In the entries below, identify every line with the string "builds" and copy it.

═════ SOURCE DATA ═════

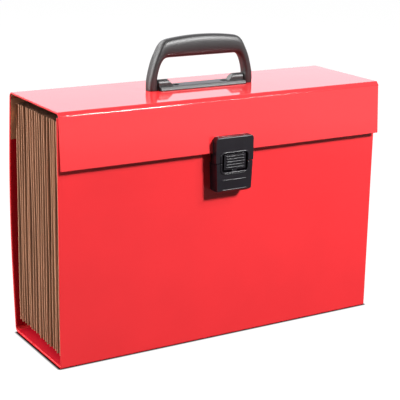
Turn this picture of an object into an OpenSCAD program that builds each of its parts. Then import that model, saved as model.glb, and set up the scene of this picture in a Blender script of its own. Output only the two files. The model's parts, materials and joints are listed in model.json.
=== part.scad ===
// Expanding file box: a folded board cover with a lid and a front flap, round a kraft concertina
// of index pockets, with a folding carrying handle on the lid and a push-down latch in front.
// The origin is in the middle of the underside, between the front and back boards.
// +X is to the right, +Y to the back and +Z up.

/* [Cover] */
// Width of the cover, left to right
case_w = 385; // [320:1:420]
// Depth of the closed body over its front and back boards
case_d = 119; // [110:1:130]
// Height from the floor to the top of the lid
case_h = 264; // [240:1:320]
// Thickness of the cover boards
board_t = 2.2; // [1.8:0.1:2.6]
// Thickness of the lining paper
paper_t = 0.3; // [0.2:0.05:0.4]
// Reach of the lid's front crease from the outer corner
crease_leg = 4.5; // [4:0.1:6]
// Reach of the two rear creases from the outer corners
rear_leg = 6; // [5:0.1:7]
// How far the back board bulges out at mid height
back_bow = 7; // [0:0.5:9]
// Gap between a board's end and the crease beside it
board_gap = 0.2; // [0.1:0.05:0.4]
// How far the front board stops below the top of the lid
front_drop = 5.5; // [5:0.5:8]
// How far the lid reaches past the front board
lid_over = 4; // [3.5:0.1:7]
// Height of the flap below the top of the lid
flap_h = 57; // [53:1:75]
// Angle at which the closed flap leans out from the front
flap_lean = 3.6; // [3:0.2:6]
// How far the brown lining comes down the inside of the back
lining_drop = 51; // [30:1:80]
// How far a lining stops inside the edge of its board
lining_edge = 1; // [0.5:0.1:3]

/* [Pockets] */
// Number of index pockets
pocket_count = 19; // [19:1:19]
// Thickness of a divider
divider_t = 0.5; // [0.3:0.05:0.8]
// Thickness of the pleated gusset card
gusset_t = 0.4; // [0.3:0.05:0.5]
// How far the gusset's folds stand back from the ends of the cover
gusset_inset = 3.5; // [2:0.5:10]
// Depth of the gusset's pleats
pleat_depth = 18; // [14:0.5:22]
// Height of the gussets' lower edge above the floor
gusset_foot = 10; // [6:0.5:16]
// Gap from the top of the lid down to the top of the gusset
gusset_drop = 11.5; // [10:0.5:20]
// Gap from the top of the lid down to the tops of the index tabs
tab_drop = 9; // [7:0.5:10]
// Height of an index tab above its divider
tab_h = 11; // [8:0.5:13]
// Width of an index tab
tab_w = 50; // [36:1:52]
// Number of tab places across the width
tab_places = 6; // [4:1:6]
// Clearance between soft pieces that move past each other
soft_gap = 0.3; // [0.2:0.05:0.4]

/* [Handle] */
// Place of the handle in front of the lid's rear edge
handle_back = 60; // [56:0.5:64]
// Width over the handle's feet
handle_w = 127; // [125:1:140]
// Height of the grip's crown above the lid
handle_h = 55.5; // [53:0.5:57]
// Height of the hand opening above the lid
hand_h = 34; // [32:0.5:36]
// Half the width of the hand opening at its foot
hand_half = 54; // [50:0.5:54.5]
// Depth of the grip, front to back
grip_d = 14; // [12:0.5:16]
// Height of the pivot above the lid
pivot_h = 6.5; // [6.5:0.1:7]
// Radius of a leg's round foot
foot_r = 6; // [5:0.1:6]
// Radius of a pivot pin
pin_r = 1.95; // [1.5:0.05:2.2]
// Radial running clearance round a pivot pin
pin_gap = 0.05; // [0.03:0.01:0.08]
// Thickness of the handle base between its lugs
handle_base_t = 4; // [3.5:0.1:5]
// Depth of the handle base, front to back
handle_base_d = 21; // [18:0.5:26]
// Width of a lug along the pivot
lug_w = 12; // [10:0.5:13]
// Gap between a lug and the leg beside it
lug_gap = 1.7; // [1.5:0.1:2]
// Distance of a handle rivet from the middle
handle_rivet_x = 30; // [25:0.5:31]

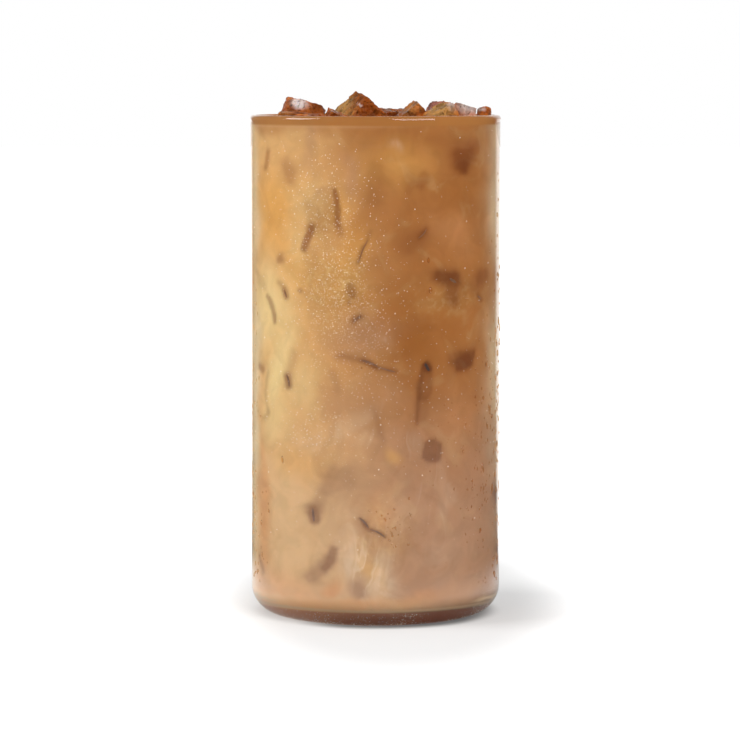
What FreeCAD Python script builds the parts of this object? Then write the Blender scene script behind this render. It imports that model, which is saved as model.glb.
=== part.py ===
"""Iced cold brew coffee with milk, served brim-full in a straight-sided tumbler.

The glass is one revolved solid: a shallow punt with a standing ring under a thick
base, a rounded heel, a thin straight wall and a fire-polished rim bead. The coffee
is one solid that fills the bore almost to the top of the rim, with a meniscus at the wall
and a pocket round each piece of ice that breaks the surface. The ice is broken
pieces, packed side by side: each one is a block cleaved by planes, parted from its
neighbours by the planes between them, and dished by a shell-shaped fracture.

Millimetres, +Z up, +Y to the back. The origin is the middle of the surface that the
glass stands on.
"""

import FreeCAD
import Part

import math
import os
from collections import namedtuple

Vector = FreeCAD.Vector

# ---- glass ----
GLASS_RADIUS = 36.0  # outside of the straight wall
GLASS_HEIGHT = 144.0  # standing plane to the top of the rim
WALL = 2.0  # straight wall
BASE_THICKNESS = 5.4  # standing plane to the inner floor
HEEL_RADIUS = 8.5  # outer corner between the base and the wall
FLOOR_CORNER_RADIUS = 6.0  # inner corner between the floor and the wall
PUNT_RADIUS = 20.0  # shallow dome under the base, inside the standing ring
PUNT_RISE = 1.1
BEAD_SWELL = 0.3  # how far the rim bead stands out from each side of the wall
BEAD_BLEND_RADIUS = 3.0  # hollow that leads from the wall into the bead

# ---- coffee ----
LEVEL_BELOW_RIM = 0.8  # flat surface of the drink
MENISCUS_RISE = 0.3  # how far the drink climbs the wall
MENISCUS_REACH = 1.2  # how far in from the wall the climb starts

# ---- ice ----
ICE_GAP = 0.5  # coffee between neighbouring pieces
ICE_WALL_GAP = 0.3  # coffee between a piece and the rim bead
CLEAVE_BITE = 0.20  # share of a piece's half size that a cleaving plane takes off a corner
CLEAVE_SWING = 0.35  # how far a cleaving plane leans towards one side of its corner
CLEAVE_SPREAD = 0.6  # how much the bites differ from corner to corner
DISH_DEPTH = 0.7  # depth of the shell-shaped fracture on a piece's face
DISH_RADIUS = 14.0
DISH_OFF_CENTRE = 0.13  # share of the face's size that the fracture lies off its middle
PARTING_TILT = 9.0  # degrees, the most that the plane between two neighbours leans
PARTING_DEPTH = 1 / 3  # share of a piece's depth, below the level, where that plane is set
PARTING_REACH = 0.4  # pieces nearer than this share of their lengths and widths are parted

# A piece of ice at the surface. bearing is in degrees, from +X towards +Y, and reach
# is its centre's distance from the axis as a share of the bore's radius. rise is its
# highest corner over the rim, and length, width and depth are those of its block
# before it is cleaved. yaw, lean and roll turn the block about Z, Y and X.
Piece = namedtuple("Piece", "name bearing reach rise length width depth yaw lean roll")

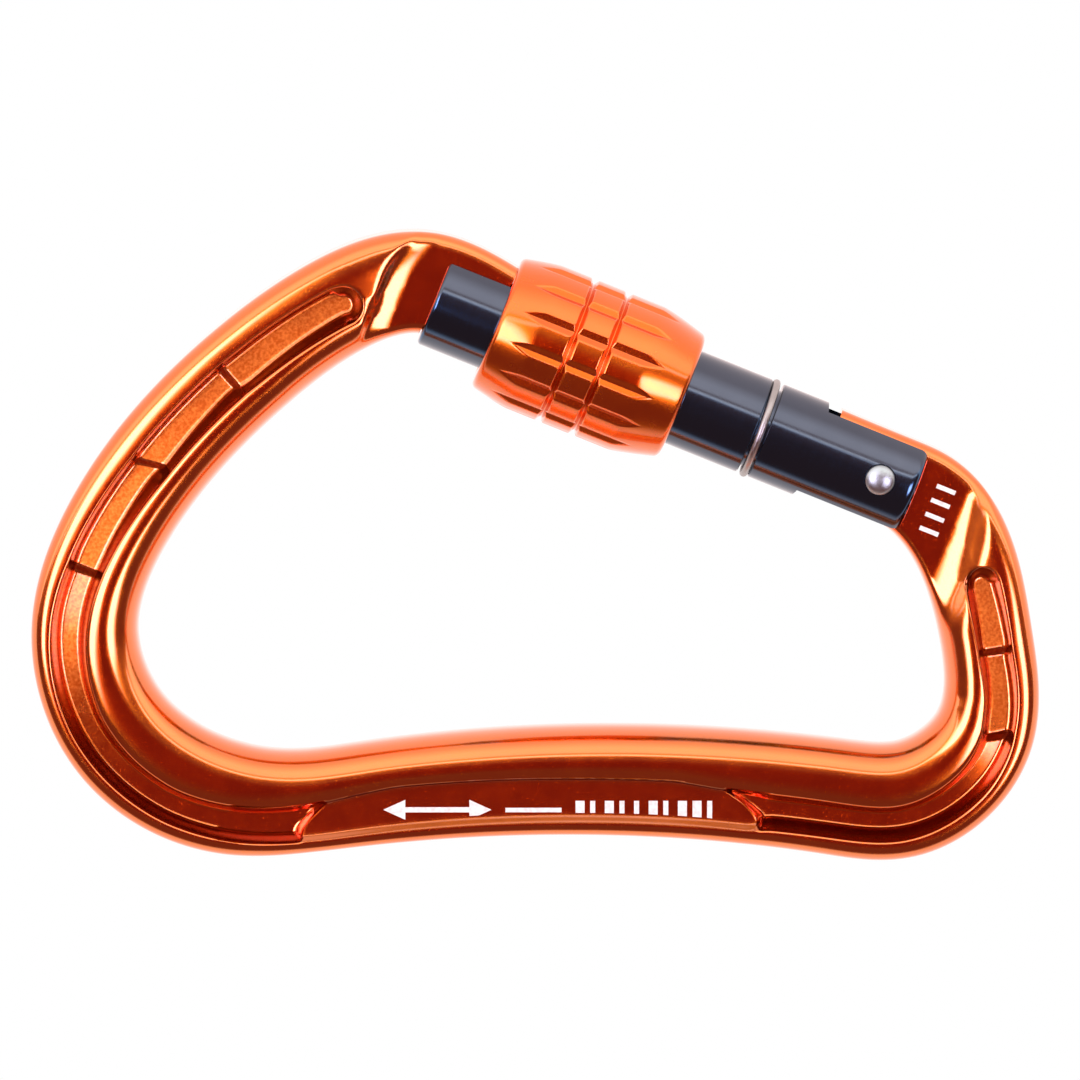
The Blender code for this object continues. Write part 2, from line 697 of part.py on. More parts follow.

═════

» COMPLETE OUTPUT
Turn this picture of an object into an OpenSCAD program that builds each of its parts. Then import that model, saved as model.glb, and set up the scene of this picture in a Blender script of its own. Output only the two files. The model's parts, materials and joints are listed in model.json.
What FreeCAD Python script builds the parts of this object? Then write the Blender scene script behind this render. It imports that model, which is saved as model.glb.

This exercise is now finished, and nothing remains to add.